Appeal over 1,000 unidentified bodies on missing persons website
There are currently 1,000 unidentified bodies on police files in the UK, some dating back 50 years. Last year, a website featuring facial reconstructions and, in rare cases photos of the dead person's face, was launched in the hope of solving them. So far, none have been solved.
A young man found hanged in secluded woods and a mystery body washed up on a beach are just two unsolved cases which have baffled Teesside detectives for years.
What little is known about them is detailed on the UK Missing Persons Bureau website along with seven other mystery bodies found in the North East and Cumbria.
Det Insp Paul Tait, head of Cleveland Police's force intelligence bureau, is aware the website is a long shot.
"It's clutching at straws a bit, but someone might be looking on the website and some little detail might jog a memory.
"But I don't like having unsolved cases because there is always that possibility that foul play has been involved, and I want to rule that out," he added.
Sometimes all scientist have to work with is a body part or bones.
In 1999, a trawler found a skull, 15 miles off the coast of Blyth, Northumberland.
Scientists determined it was a man, narrowed the age to between 30 and 40 years, and that he had been dead for more than six months, but less than 10 years.
Yet, despite being on the missing person's website for seven months, there have been no new leads.
DNA samples are taken and stored and, if someone believes they may be related to a missing person, their DNA can be tested and compared.
"Within reason if it was a credible line of enquiry - all unidentified bodies found will have a forensic examination conducted," Mr Tait explained.
Cleveland Police is informed of 3,000 deaths every year - only a fraction are foul play.
The oldest case is the body washed up in 1970 at Redcar.
It was so decomposed that the sex could not even be determined and the age was recorded as anything between 21 and 100.
The only real clue was a black boot, very well preserved but unfortunately not very distinctive.
He said: "The problem with remains from the water is that they can have been there a long time, and have travelled some distance.
"The chances are that a person washed up here could be from abroad," he explained.
Another case is that of a young man found hanged near the A178 Graythorpe to Seal Sands Road in Hartlepool in 1981.
Even thought he had only been there a day, was fully clothed and had 'Sayer' written on the inside of his trainers, the case is still open 30 years on.
Police estimate he was aged between 20 and 30 but, although no foul play is suspected, it cannot be ruled out while the case is unsolved.
Another inquiry to remain open is that of a body washed up on the banks of the River Wear in 1992.
It was the badly decomposed lower half of a man aged 55 to 65, but with some small, unique features such as a gold, horseshoe earring.
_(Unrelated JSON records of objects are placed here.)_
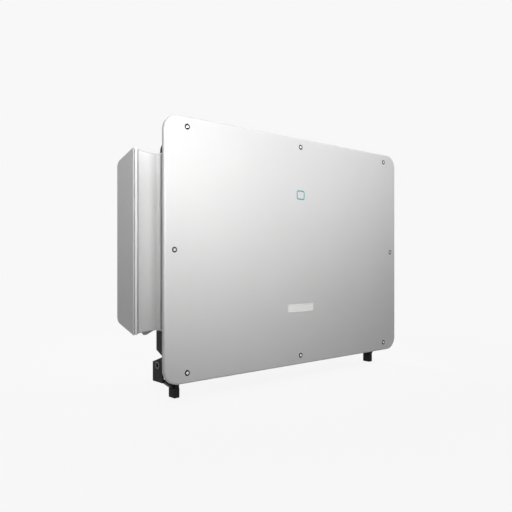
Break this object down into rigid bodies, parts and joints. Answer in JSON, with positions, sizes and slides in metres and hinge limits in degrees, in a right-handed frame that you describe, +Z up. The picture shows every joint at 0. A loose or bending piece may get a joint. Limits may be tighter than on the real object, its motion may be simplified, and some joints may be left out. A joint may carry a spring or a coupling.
{
  "type": "string inverter",
  "caption": "Three-phase string inverter: satin front cover over a sealed casing, finned heat sink in a fan-cooled duct, scooped rear housing, switches and cable entries below.",
  "frame": {"origin": "middle of the footprint on the floor, at the underside of the feet", "axes": "+X to the right seen from the front, +Y from the front cover to the back, +Z up"},
  "size_m": [1.136, 0.361, 0.87],
  "materials": {
    "cover_paint": "satin silver-grey powder coat",
    "housing_paint": "satin light grey powder coat",
    "side_paint": "satin grey powder coat",
    "dark_paint": "fine-textured black powder coat",
    "bracket_cast": "black painted casting",
    "bright_steel": "brushed stainless steel",
    "rail_steel": "zinc-plated steel",
    "sink_aluminium": "bare extruded aluminium",
    "seal_rubber": "matt black elastomer",
    "foot_rubber": "matt black rubber",
    "light_guide": "translucent cyan light guide",
    "plate_plastic": "smooth pale plate, bare",
    "black_plastic": "black glass-filled polyamide",
    "fan_plastic": "black fan plastic",
    "knob_plastic": "black moulded grip",
    "switch_plastic": "dark grey moulding",
    "grey_plastic": "grey moulding",
    "board_green": "green solder mask",
    "board_blue": "blue solder mask",
    "module_white": "off-white power module case",
    "capacitor_film": "blue film capacitor case",
    "copper": "bare copper bar",
    "core_winding": "varnished winding",
    "potted_aluminium": "cast pot with potted winding"
  },
  "bodies": {
    "cabinet": {"front_cover": "cover_paint", "cover_gasket": "seal_rubber", "cover_screws": "bright_steel", "cover_screw_washers": "seal_rubber", "light_ring": "light_guide", "indicator_board": "board_green", "name_plate": "plate_plastic", "casing": "dark_paint", "casing_flange": "dark_paint", "casing_floor": "dark_paint", "heat_sink": "sink_aluminium", "duct_frame": "dark_paint", "outlet_grille": "dark_paint", "fan_tray": "dark_paint", "intake_grille": "dark_paint", "fan_frames": "fan_plastic", "rear_housing": "housing_paint", "side_cover_left": "side_paint", "side_cover_right": "side_paint", "side_cover_screws": "bright_steel", "hanger_rails": "rail_steel", "rail_spacers": "rail_steel", "rail_bolts": "bright_steel", "bracket_left": "bracket_cast", "bracket_right": "bracket_cast", "feet": "foot_rubber", "foot_screws": "bright_steel", "rear_legs": "bracket_cast", "string_connectors_plus": "black_plastic", "string_connectors_minus": "black_plastic", "switch_bodies": "switch_plastic", "switch_collars": "switch_plastic", "gland_plate": "dark_paint", "power_glands": "black_plastic", "signal_glands": "black_plastic", "gland_plate_screws": "bright_steel", "vent_valve": "grey_plastic", "earth_terminal": "bright_steel", "power_board": "board_green", "board_posts": "bright_steel", "control_board": "board_blue", "power_modules": "module_white", "link_capacitors": "capacitor_film", "grid_relays": "grey_plastic", "filter_chokes": "core_winding", "output_terminals": "switch_plastic", "busbars": "copper", "surge_arresters": "grey_plastic", "input_board": "board_green", "boost_inductors": "potted_aluminium", "output_inductors": "potted_aluminium"},
    "fan_1": {"fan_impeller_1": "fan_plastic"},
    "fan_2": {"fan_impeller_2": "fan_plastic"},
    "fan_3": {"fan_impeller_3": "fan_plastic"},
    "fan_4": {"fan_impeller_4": "fan_plastic"},
    "fan_5": {"fan_impeller_5": "fan_plastic"},
    "knob_1": {"switch_knob_1": "knob_plastic"},
    "knob_2": {"switch_knob_2": "knob_plastic"},
    "knob_3": {"switch_knob_3": "knob_plastic"},
    "knob_4": {"switch_knob_4": "knob_plastic"}
  },
  "joints": [
    {"name": "fan_spin_1", "type": "hinge", "parent": "cabinet", "child": "fan_1", "pos_m": [-0.304, -0.004, 0.13], "axis": [0, 0, 1], "continuous": true},
    {"name": "fan_spin_2", "type": "hinge", "parent": "cabinet", "child": "fan_2", "pos_m": [-0.152, -0.004, 0.13], "axis": [0, 0, 1], "continuous": true},
    {"name": "fan_spin_3", "type": "hinge", "parent": "cabinet", "child": "fan_3", "pos_m": [0, -0.004, 0.13], "axis": [0, 0, 1], "continuous": true},
    {"name": "fan_spin_4", "type": "hinge", "parent": "cabinet", "child": "fan_4", "pos_m": [0.152, -0.004, 0.13], "axis": [0, 0, 1], "continuous": true},
    {"name": "fan_spin_5", "type": "hinge", "parent": "cabinet", "child": "fan_5", "pos_m": [0.304, -0.004, 0.13], "axis": [0, 0, 1], "continuous": true},
    {"name": "switch_turn_1", "type": "hinge", "parent": "cabinet", "child": "knob_1", "pos_m": [-0.41273, -0.145, 0.108], "axis": [0, 0, 1], "range_deg": [0, 90]},
    {"name": "switch_turn_2", "type": "hinge", "parent": "cabinet", "child": "knob_2", "pos_m": [-0.28591, -0.145, 0.108], "axis": [0, 0, 1], "range_deg": [0, 90]},
    {"name": "switch_turn_3", "type": "hinge", "parent": "cabinet", "child": "knob_3", "pos_m": [-0.15909, -0.145, 0.108], "axis": [0, 0, 1], "range_deg": [0, 90]},
    {"name": "switch_turn_4", "type": "hinge", "parent": "cabinet", "child": "knob_4", "pos_m": [-0.03227, -0.145, 0.108], "axis": [0, 0, 1], "range_deg": [0, 90]}
  ]
}
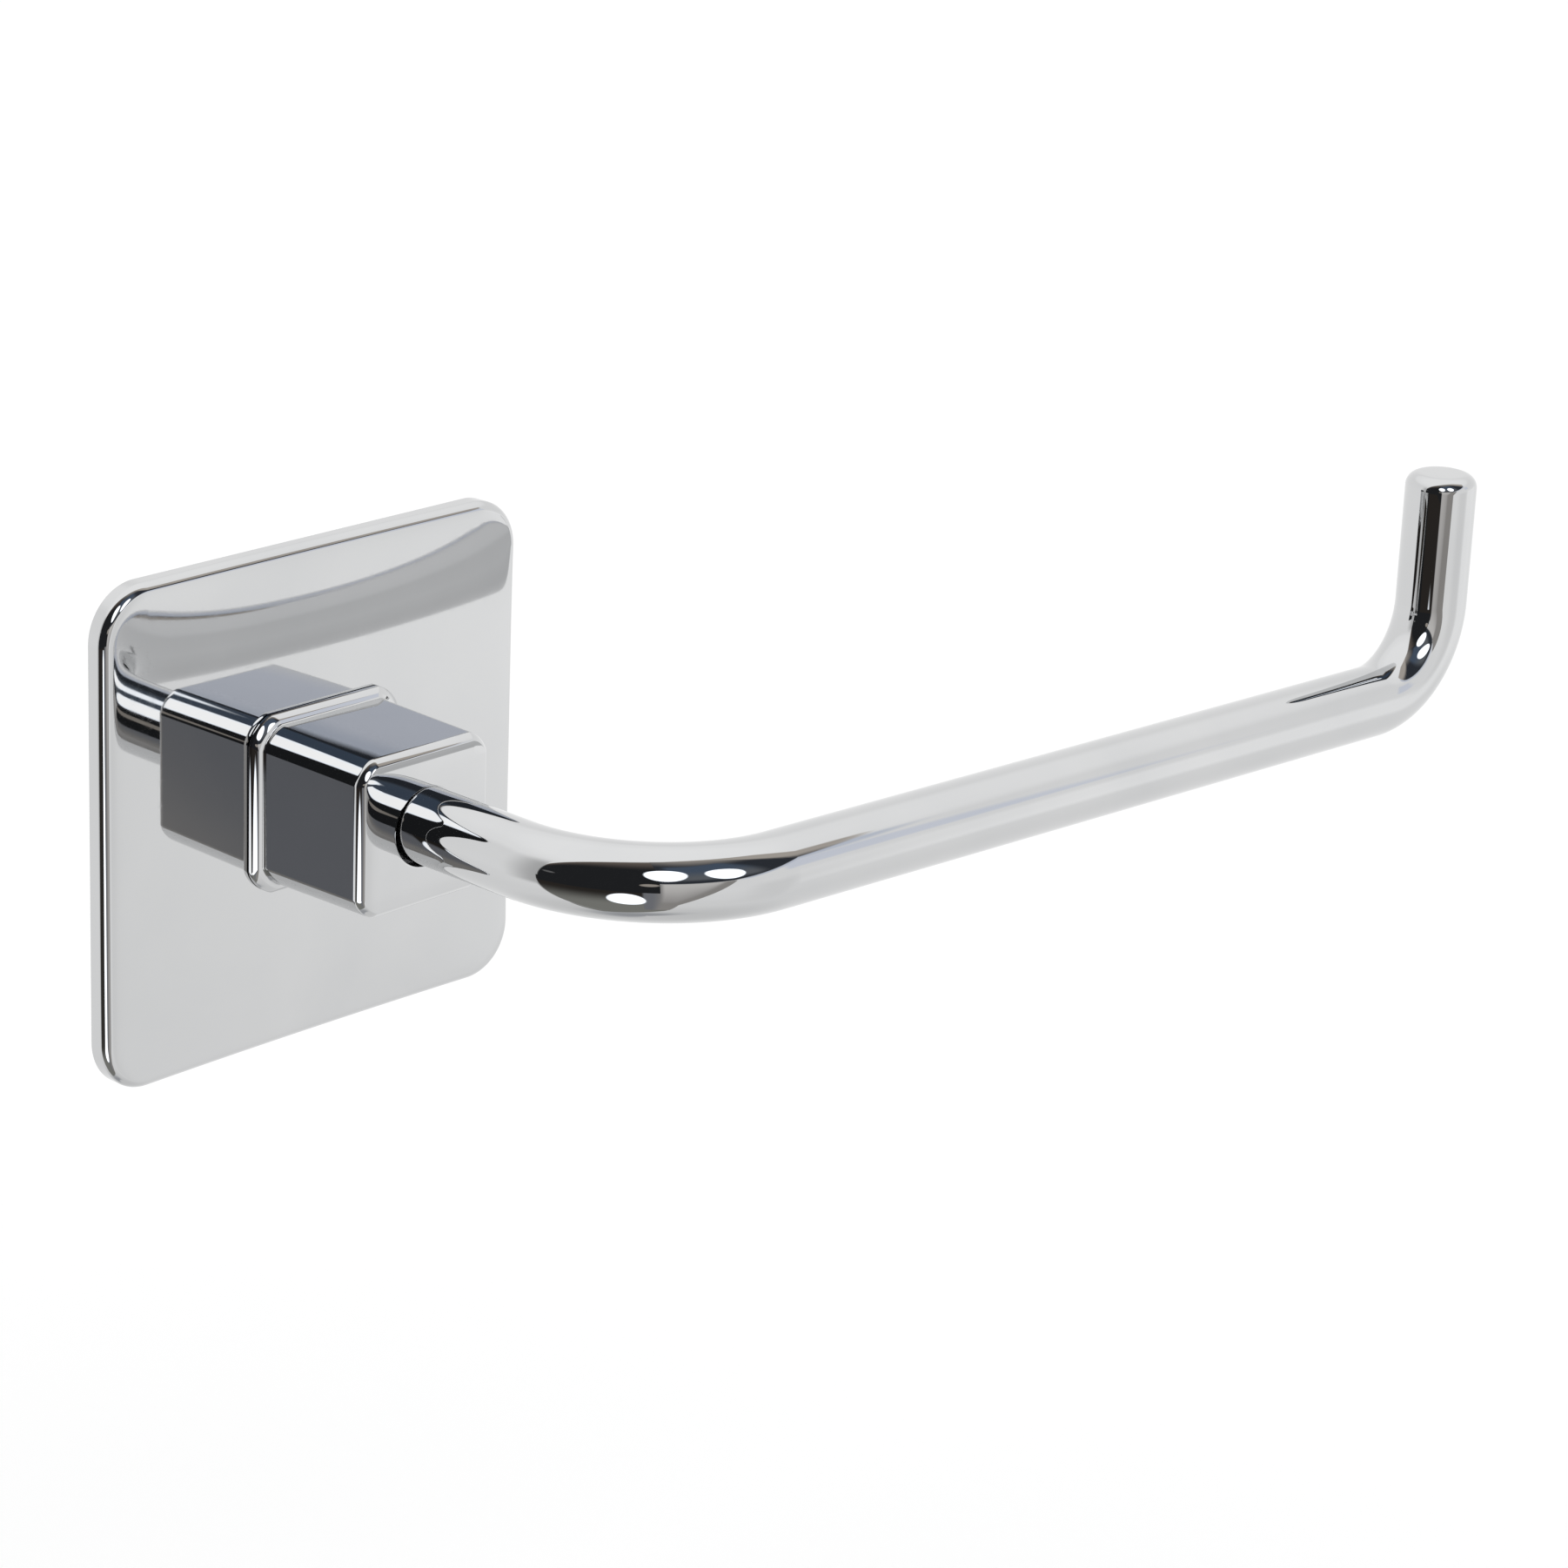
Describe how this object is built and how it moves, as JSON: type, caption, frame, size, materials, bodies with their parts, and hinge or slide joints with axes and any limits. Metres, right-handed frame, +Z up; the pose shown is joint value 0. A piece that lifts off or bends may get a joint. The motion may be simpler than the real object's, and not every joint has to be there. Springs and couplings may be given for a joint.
{
  "type": "toilet paper holder",
  "caption": "Wall-held toilet paper holder: thin square plate, square boss with a base flange, and a bent round rod that turns up at its open end.",
  "frame": {"origin": "middle of the back face, on the wall", "axes": "+X along the arm towards its free end, +Y into the wall, +Z up"},
  "size_m": [0.1931, 0.0714, 0.0666],
  "materials": {
    "plate_chrome": "bright mirror chrome on pressed steel",
    "boss_chrome": "bright mirror chrome on a casting",
    "rod_chrome": "bright mirror chrome on bent round bar",
    "foam_tape": "matt black closed-cell foam tape",
    "zinc_plate": "dull zinc-plated sheet steel",
    "cast_core": "grey zinc die casting, as cast",
    "fastener_steel": "plain steel fasteners",
    "black_steel": "black oxide hexagon-socket screw"
  },
  "bodies": {
    "root": {"face_plate": "plate_chrome", "backing_plate": "zinc_plate", "adhesive_pad": "foam_tape", "boss_cover": "boss_chrome", "boss_core": "cast_core", "core_screw_1": "fastener_steel", "core_screw_2": "fastener_steel", "core_screw_3": "fastener_steel", "core_screw_4": "fastener_steel", "grub_screw": "black_steel", "arm_rod": "rod_chrome", "arm_pin": "fastener_steel", "arm_screw": "fastener_steel", "flat_washer": "fastener_steel", "spring_washer": "fastener_steel"}
  },
  "joints": []
}
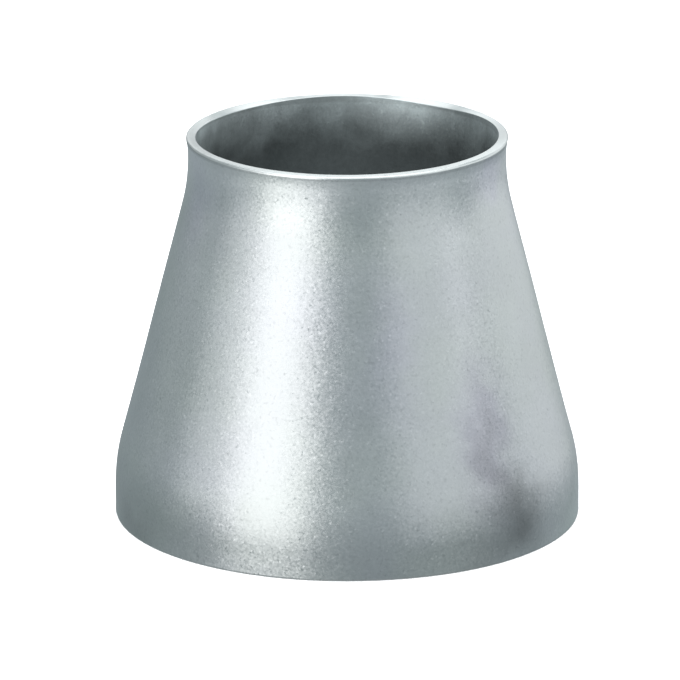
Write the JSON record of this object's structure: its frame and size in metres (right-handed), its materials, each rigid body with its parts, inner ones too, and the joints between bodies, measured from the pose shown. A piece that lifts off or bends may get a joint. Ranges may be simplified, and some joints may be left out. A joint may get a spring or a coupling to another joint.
{
  "type": "concentric reducer",
  "caption": "Thin-walled butt-weld concentric pipe reducer: a short straight skirt, a smooth cone and a straight neck on one axis, open from end to end.",
  "frame": {"origin": "centre of the large end's face, on the bore axis", "axes": "+Z along the bore axis, from the large end to the small end; X and Y are free, because the part is round"},
  "size_m": [0.1683, 0.1682, 0.14],
  "materials": {
    "blasted_stainless": "shot-blasted and pickled austenitic stainless steel, matt and fine-grained, with both end faces machined bright"
  },
  "bodies": {
    "root": {"reducer_body": "blasted_stainless"}
  },
  "joints": []
}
He was also carrying a box of Altoids seriously strong peppermints made in York.
Once the police have finished, it is up to the local authority to bury and cremate any remains.
Certain cases do not feature on the site including babies and partial remains, such as single bones, as publicity would be pointless.
A spokesman for the Missing Person's Bureau said: "The aim of the site is to bring closure to the families and friends of the people featured.
"With new unidentified person cases we rely on modern forensic techniques but on older cases we believe that publicity is the best chance of getting images recognised."